Armé d’un indice pour l’immunité qu’il possède déjà, Joël le superfan dispose de très belles cartes pour secouer la domination du hockeyeur. De son côté de la pyramide, s’il veut s’épargner le sort de Denis, J-J ne doit pas trop faire confiance aux membres de l’alliance des six. Les moutons ont des allures inoffensives, mais certains peuvent se découvrir des crocs et renier le berger qui proposait de les conduire vers l’eldorado.
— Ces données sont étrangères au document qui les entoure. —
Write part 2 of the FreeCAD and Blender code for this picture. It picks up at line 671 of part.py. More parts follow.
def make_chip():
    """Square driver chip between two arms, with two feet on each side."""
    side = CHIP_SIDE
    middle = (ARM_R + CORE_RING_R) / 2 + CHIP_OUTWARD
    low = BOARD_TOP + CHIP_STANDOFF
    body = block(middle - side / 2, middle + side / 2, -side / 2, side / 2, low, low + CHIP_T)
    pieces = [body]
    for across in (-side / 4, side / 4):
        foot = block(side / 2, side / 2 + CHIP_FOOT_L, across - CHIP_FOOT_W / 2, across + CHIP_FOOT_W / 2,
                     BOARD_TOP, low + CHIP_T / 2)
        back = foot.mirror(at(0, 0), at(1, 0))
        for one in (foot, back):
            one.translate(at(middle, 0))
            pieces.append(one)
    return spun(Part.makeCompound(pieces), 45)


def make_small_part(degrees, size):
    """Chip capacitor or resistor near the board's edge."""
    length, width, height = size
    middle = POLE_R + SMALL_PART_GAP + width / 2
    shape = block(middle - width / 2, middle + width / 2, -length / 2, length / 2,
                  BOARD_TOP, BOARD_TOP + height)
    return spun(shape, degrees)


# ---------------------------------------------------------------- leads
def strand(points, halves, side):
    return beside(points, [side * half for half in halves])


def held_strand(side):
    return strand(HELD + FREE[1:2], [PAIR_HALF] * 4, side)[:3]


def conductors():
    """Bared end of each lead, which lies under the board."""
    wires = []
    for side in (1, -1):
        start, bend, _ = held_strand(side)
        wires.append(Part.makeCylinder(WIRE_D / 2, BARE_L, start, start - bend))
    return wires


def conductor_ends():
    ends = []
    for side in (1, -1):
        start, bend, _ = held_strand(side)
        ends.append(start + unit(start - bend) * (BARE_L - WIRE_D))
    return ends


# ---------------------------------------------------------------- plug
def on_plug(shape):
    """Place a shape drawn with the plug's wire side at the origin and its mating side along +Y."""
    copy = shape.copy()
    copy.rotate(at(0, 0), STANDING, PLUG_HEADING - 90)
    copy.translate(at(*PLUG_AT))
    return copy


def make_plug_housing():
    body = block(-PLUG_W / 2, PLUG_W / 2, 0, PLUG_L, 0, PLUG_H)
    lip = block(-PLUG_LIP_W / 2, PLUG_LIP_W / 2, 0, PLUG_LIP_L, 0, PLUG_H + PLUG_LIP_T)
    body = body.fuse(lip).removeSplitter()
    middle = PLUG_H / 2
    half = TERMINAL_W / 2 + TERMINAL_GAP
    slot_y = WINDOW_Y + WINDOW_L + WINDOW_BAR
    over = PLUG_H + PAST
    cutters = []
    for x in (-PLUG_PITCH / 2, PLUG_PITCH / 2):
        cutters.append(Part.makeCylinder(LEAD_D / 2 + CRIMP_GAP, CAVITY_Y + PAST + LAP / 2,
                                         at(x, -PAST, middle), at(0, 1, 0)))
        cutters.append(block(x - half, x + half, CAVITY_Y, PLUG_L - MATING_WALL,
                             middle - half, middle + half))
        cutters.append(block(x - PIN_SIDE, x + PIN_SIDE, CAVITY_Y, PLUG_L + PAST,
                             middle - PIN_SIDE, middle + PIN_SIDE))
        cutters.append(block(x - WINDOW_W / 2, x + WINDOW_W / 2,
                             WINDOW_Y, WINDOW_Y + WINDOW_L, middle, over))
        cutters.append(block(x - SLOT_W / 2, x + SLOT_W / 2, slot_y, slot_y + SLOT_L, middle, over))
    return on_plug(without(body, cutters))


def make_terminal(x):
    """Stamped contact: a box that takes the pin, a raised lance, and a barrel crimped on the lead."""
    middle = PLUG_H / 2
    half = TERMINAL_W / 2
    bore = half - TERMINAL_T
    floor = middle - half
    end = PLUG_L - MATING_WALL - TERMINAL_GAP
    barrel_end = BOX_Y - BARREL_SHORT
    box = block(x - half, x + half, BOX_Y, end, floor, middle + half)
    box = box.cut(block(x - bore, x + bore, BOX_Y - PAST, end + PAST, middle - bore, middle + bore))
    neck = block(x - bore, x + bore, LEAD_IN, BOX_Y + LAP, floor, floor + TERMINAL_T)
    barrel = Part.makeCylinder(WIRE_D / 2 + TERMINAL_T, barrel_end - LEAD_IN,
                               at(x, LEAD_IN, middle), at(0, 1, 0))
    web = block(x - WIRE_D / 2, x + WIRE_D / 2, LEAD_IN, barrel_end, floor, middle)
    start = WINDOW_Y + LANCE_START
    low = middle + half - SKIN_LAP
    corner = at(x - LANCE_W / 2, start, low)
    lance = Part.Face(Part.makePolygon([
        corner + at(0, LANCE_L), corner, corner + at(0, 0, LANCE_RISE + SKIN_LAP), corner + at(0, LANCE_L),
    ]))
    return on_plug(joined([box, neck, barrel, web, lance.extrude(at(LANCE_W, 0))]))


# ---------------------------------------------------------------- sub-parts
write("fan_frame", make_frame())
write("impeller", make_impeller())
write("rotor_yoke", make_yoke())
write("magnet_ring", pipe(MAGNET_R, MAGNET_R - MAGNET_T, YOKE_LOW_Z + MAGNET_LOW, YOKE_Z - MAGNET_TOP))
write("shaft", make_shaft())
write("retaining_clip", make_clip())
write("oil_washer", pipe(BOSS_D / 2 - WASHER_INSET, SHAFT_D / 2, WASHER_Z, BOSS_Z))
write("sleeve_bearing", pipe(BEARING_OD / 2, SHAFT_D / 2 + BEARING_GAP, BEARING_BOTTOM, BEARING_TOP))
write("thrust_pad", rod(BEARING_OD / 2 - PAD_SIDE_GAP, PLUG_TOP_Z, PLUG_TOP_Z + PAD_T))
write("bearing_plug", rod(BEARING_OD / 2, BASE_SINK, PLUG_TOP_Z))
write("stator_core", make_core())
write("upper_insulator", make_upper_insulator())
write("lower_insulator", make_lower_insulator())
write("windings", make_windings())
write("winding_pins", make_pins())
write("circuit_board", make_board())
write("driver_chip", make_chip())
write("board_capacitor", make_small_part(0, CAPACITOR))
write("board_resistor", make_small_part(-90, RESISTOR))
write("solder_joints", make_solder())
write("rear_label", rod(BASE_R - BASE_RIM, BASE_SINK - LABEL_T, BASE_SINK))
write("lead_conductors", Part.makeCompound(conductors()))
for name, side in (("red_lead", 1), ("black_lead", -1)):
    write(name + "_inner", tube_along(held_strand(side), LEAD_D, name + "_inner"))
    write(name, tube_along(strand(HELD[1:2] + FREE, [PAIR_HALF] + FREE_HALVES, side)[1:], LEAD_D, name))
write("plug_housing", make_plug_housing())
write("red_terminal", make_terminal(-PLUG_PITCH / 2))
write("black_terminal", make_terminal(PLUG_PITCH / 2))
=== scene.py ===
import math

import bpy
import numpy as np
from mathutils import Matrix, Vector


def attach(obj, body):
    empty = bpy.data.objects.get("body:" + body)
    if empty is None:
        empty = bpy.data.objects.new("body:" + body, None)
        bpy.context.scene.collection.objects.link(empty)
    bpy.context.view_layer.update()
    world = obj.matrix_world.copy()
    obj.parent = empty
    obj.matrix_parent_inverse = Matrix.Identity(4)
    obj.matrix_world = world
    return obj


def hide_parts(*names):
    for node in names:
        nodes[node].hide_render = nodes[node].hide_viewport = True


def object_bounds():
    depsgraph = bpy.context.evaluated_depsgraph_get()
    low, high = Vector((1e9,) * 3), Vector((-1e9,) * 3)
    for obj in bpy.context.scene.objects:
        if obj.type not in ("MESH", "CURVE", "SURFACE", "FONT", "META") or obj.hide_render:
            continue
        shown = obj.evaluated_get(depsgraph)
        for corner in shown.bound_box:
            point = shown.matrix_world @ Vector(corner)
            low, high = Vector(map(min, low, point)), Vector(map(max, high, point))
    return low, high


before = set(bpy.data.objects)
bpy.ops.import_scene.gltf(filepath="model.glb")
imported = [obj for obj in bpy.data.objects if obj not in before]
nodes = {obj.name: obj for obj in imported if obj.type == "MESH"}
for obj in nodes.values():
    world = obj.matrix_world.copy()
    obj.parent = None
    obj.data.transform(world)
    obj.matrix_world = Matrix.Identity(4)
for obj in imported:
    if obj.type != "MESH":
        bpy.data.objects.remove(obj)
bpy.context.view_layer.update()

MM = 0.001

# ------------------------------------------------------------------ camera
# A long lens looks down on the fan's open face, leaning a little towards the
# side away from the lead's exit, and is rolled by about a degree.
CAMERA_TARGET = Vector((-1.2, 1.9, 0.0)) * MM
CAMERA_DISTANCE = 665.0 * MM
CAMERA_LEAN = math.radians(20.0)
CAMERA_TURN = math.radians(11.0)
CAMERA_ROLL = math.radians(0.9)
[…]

« AIE CONFIANCE, CROIS EN MOI »
Dans tous les cas, Survivor se corse et les participants oscillent plus que jamais entre les vertus protectrices de la méfiance et le désir de faire confiance à leurs pairs. Après l’élimination surprise de Sylvain, Maryse ventile : « J’aimerais ça, avoir confiance en Denis, mais non », admettant par la suite que « la vérité des autres », elle aimerait « y croire tout le temps aveuglément ». Même besoin de lâcher prise du côté de J-J qui confesse à Joël : « J’aimerais ça, te faire confiance à 100 %, sans joke ».
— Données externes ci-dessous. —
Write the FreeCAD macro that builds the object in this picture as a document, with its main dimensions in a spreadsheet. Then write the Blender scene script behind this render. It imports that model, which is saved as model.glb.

la croyance en son prochain est un ingrédient essentiel à la vie sociale, car elle permet de tisser des liens de proximité sans craindre de se faire blesser.
À ce stade du jeu, c’est tout à fait normal que des candidats nourrissent des fantasmes de relâchement psychologique. Georg Simmel (1858-1918) a d’ailleurs montré que la croyance en son prochain est un ingrédient essentiel à la vie sociale, car elle permet de tisser des liens de proximité sans craindre de se faire blesser. Or, en exigeant une vigilance de tous les instants, Survivor met à l’épreuve cette prémisse de notre vie en société.
Un teaser laisse entendre que durant la quotidienne du lundi 24 avril, les tribus de Survivor seront complètement remaniées par un tirage au sort. Ce brassage de cartes ouvre la porte à de nouveaux rapports de force qui dépendront des liens de confiance que des joueurs pourront créer (ou non) en dépit des trahisons passées.
Qui saura tirer profit de cette refonte sociale? C’est tentant de miser sur Joël qui comprend que dans un jeu comme Survivor, c’est aussi de sa propre rancune qu’il faut se méfier.